On Jul 13, 2011, at 9:50 AM, John Reid wrote:
I have many z_n and g_n (perhaps up to N=50,000,000) and I want to
find the value of 0 < x < 1 that maximises
argmax_x \sum_n (z_n log x) + (1 - z_n) log (1 - x g_n)
0 <= z_n <= 1 for all n and most are near 0.
The g_n are all positive and most are near 1.
Obviously I can do Newton's method but this scales badly in N. Is
there some way to get an approximate answer or to use the fact that
most z_n are near 0 or that most g_n are near 1?
It looks like the cost of optimizing this problem scales linearly with
N, which is not so bad. I would be surprised if a gradient-based
method in NLopt did not converge in a few dozen iterations at most,
and even for N=5e7 that should not take long.

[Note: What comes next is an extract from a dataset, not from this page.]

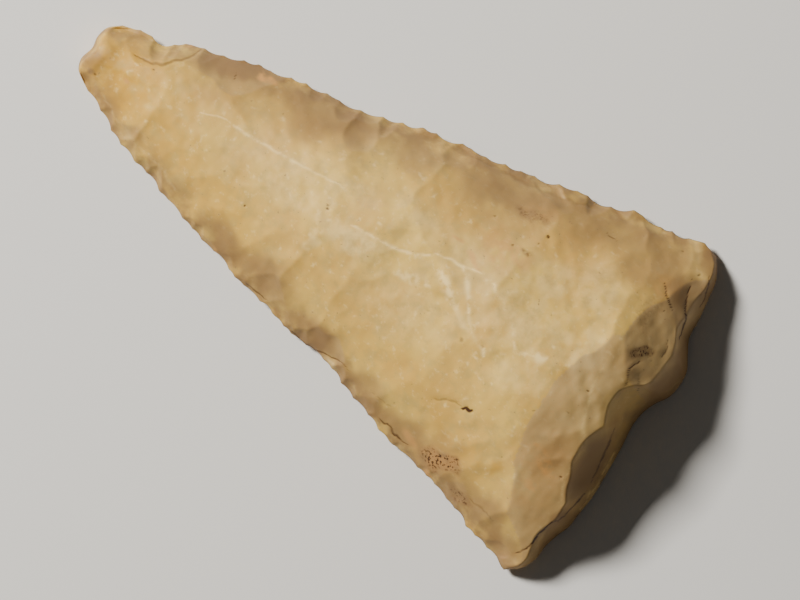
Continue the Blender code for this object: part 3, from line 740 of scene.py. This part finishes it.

However, since it looks like you are solving some statistical problem
(a maximum-entropy fit?), perhaps you can get a satisfactory
approximate answer by sampling. e.g. pick a random subset of n's, and
maximize over x. Repeat several times. Then take the mean x or
something. Obviously, whether something like this is effective depends
a lot on your problem, and you are better equipped to evaluate that.
I would just try the brute-force approach of optimizing the full
problem first, before trying approximations, however. Premature
optimization is the root of all evil, as the saying goes.